*STATED EXERCISE*. Stop after the line with "THROUGH_SHARE = 0.4": repeat exactly every line before it, beginning with the first, and that line itself.

# DATA ENTRIES start

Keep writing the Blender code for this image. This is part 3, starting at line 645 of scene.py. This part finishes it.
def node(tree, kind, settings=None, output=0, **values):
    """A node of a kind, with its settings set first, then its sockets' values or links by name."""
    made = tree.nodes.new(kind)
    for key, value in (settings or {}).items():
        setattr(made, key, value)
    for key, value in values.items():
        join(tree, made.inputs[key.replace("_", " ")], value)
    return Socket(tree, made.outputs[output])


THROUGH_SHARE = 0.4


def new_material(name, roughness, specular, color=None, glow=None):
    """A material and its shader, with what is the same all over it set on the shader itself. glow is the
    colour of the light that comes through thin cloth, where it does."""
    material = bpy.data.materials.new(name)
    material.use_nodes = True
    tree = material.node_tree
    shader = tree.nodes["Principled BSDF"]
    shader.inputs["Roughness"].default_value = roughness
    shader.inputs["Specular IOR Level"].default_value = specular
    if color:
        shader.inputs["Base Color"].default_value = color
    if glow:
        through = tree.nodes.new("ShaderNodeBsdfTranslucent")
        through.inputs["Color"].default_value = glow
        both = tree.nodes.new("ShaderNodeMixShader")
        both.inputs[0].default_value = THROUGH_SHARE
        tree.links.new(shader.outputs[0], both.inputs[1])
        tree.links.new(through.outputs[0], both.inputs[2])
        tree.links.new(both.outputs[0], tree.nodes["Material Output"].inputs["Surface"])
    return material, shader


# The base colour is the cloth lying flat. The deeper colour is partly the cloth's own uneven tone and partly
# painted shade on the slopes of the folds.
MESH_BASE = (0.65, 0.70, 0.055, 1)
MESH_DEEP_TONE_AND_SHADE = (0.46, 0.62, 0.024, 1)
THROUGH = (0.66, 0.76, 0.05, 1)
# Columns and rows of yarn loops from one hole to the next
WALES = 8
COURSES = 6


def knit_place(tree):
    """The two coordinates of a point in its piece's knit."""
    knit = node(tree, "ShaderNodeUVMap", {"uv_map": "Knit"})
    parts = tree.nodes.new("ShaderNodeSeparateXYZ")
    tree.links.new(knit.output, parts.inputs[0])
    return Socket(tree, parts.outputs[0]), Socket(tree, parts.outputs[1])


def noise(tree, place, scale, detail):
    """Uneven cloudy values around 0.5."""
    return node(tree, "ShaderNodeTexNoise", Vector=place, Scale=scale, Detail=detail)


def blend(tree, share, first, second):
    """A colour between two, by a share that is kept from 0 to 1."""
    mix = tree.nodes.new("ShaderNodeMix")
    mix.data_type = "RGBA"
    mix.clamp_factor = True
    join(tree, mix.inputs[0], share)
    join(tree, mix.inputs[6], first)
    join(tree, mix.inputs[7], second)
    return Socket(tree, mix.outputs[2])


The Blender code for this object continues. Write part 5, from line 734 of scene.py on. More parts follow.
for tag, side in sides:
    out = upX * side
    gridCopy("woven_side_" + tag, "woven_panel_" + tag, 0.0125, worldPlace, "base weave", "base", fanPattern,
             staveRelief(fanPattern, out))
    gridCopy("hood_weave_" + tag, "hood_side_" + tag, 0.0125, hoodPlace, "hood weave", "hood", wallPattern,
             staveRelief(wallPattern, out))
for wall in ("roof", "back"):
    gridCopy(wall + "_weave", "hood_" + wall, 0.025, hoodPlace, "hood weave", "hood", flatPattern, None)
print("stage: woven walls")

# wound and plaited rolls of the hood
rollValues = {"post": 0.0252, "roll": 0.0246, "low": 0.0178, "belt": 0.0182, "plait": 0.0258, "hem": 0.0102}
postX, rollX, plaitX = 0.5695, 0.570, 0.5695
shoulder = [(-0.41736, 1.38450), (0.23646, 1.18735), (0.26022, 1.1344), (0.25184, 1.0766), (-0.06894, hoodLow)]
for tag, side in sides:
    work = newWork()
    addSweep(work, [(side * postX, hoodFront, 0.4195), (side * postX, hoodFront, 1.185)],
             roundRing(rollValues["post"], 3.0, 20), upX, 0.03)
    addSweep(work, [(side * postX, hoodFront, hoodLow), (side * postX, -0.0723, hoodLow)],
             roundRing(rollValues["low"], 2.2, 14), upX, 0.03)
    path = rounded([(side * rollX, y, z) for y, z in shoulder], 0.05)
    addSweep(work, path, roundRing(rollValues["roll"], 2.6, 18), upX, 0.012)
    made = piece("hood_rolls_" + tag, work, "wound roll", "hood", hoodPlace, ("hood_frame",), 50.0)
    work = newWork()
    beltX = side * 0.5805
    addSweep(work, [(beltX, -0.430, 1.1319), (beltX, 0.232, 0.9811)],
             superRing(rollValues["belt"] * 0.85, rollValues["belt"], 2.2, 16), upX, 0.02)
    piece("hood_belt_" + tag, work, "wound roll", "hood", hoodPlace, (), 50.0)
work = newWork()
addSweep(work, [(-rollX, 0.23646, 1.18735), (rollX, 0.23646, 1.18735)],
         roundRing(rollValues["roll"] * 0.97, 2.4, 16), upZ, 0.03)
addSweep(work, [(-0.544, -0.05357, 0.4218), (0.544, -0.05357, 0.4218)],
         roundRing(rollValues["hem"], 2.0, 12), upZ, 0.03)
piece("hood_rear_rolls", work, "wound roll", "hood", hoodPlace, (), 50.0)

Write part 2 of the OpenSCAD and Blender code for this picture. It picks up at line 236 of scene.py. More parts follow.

# DATA ENTRIES end

*REPLY TO THE TASK*.
Keep writing the Blender code for this image. This is part 3, starting at line 645 of scene.py. This part finishes it.
def node(tree, kind, settings=None, output=0, **values):
    """A node of a kind, with its settings set first, then its sockets' values or links by name."""
    made = tree.nodes.new(kind)
    for key, value in (settings or {}).items():
        setattr(made, key, value)
    for key, value in values.items():
        join(tree, made.inputs[key.replace("_", " ")], value)
    return Socket(tree, made.outputs[output])


THROUGH_SHARE = 0.4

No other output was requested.